Information shown:
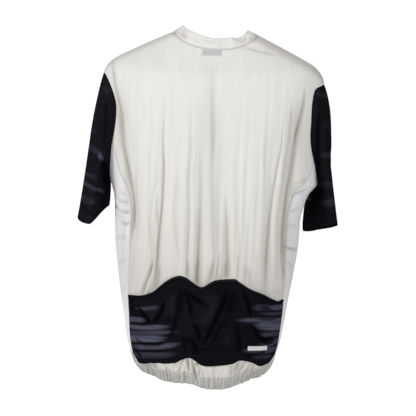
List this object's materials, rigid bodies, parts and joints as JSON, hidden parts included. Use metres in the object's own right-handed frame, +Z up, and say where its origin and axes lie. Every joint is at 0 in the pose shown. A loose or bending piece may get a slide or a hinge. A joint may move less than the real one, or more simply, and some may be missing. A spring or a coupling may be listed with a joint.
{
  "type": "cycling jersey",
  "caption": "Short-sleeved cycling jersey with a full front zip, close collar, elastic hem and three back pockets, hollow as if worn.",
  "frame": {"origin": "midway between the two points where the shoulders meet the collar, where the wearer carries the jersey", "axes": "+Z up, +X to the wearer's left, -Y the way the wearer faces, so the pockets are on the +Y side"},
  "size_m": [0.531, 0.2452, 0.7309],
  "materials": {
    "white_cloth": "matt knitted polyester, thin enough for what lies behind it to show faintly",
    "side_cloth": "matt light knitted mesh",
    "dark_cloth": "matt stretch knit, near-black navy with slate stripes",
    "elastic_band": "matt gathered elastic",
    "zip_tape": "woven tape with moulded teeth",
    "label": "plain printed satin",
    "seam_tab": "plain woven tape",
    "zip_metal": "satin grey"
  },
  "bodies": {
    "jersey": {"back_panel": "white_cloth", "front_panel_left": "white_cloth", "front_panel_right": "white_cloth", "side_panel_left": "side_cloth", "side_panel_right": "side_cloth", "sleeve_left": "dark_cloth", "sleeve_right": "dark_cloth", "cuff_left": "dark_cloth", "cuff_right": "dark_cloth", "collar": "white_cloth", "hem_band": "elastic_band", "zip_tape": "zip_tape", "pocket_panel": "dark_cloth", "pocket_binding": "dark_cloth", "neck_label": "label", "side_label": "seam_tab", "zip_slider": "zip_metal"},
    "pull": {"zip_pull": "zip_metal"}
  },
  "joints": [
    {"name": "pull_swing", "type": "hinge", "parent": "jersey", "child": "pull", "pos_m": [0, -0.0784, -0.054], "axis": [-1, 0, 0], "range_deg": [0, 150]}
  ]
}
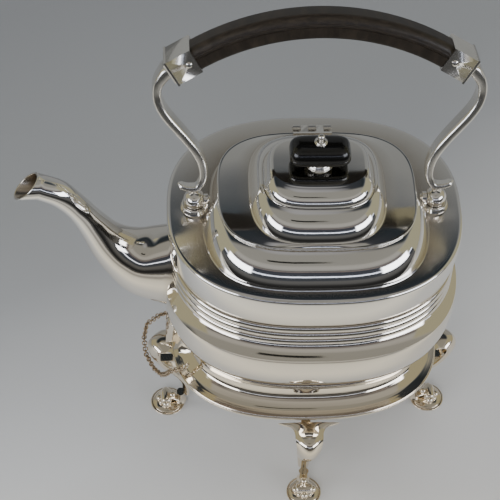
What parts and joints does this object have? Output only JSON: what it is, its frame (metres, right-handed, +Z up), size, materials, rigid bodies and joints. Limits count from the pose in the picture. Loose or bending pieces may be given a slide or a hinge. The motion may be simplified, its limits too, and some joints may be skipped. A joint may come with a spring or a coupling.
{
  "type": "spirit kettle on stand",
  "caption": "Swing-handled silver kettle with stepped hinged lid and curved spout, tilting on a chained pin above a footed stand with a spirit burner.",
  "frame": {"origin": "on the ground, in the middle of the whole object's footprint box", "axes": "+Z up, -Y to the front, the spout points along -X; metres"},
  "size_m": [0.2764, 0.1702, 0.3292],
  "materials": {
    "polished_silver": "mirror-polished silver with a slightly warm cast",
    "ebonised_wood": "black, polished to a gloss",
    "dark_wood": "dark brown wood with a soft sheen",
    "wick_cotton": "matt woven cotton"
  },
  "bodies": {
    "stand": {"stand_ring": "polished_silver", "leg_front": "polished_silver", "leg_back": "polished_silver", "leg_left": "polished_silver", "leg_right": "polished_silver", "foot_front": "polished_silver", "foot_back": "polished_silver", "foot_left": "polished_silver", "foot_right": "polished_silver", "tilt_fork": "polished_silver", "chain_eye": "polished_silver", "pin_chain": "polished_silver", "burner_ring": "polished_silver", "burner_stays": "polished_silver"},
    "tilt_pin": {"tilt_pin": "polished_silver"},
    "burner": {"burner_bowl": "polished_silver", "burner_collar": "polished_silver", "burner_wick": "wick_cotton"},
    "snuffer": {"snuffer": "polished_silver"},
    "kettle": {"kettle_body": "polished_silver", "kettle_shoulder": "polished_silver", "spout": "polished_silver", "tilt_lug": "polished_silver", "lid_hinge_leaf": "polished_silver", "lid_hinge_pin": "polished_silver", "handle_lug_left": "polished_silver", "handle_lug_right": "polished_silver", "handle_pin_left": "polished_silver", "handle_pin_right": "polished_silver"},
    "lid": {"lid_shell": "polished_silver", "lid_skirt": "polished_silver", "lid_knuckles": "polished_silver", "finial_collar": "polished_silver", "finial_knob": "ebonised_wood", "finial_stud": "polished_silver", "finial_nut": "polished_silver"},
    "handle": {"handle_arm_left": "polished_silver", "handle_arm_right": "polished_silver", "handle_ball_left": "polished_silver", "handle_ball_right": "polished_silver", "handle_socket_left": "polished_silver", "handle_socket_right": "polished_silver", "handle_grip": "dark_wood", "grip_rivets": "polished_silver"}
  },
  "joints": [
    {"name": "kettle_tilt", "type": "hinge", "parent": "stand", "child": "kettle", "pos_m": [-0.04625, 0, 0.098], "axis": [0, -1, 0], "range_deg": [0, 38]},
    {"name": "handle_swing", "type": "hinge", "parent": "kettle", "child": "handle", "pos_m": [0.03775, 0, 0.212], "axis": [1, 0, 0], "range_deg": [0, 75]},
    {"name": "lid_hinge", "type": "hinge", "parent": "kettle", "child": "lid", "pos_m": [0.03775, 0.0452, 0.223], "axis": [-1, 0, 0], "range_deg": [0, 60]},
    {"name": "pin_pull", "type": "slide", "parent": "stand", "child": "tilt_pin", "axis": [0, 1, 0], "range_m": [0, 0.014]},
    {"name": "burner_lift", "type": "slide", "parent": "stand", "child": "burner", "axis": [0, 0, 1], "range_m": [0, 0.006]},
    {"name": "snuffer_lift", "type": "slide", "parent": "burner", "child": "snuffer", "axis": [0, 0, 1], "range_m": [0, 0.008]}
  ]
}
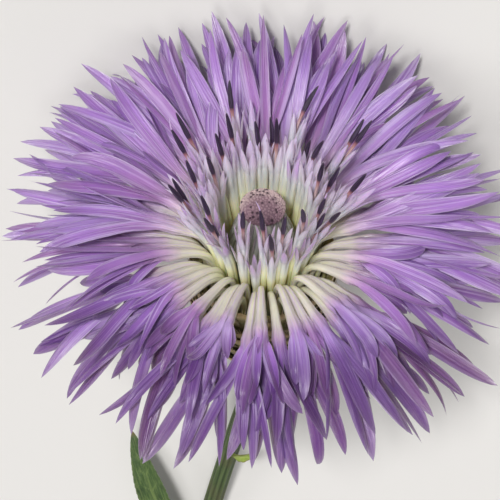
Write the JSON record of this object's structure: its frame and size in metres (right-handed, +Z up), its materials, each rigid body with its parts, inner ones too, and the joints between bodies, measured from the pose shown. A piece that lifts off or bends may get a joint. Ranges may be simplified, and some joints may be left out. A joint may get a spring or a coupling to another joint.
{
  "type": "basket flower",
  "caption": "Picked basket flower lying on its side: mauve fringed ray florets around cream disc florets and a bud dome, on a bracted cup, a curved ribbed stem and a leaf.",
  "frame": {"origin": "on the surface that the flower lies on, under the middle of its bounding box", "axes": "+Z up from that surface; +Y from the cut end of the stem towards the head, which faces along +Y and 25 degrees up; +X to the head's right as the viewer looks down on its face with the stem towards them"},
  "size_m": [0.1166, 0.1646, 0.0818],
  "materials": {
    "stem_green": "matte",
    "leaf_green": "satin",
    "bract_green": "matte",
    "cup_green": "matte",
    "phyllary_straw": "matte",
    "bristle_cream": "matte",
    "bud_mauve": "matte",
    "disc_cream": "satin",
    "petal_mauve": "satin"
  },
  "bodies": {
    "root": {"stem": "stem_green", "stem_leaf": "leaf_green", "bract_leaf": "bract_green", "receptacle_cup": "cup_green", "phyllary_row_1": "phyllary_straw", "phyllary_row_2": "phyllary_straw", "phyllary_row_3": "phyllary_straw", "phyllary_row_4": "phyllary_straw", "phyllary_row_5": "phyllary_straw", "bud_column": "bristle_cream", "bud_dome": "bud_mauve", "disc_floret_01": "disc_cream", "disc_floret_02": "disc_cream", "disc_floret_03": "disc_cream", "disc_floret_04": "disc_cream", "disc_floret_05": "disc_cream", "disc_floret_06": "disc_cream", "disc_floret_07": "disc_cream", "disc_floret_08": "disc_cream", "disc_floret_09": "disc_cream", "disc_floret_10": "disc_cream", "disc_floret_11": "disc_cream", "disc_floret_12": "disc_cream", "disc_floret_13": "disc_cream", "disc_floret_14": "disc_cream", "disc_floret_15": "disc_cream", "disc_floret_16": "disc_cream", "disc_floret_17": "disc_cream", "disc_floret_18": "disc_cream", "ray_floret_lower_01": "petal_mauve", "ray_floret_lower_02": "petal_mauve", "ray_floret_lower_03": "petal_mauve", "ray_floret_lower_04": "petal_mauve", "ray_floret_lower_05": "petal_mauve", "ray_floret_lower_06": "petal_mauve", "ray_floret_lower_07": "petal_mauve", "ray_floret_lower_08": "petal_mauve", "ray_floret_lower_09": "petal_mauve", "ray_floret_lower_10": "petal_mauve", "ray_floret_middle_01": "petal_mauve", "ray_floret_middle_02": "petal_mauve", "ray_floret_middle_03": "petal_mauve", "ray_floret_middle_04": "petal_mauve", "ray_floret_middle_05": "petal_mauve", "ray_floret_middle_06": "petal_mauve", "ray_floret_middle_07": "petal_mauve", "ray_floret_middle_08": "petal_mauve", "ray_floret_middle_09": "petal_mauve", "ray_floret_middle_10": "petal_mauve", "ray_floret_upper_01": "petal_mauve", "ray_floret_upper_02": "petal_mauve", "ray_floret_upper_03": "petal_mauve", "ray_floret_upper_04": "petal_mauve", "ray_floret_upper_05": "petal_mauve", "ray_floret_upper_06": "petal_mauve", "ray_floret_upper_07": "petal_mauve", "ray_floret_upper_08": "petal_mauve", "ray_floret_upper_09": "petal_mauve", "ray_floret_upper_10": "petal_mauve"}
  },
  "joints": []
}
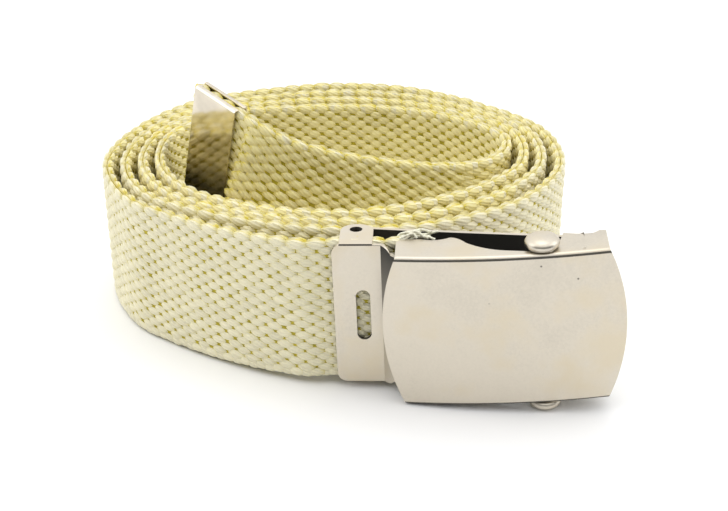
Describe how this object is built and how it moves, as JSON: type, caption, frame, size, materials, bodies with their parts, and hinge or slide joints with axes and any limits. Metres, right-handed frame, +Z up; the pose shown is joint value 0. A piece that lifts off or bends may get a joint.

Written request: Read through the data and copy every line where "lifts" shows up.

Solution to this problem:
Write the JSON record of this object's structure: its frame and size in metres (right-handed, +Z up), its materials, each rigid body with its parts, inner ones too, and the joints between bodies, measured from the pose shown. A piece that lifts off or bends may get a joint. Ranges may be simplified, and some joints may be left out. A joint may get a spring or a coupling to another joint.
Describe how this object is built and how it moves, as JSON: type, caption, frame, size, materials, bodies with their parts, and hinge or slide joints with axes and any limits. Metres, right-handed frame, +Z up; the pose shown is joint value 0. A piece that lifts off or bends may get a joint.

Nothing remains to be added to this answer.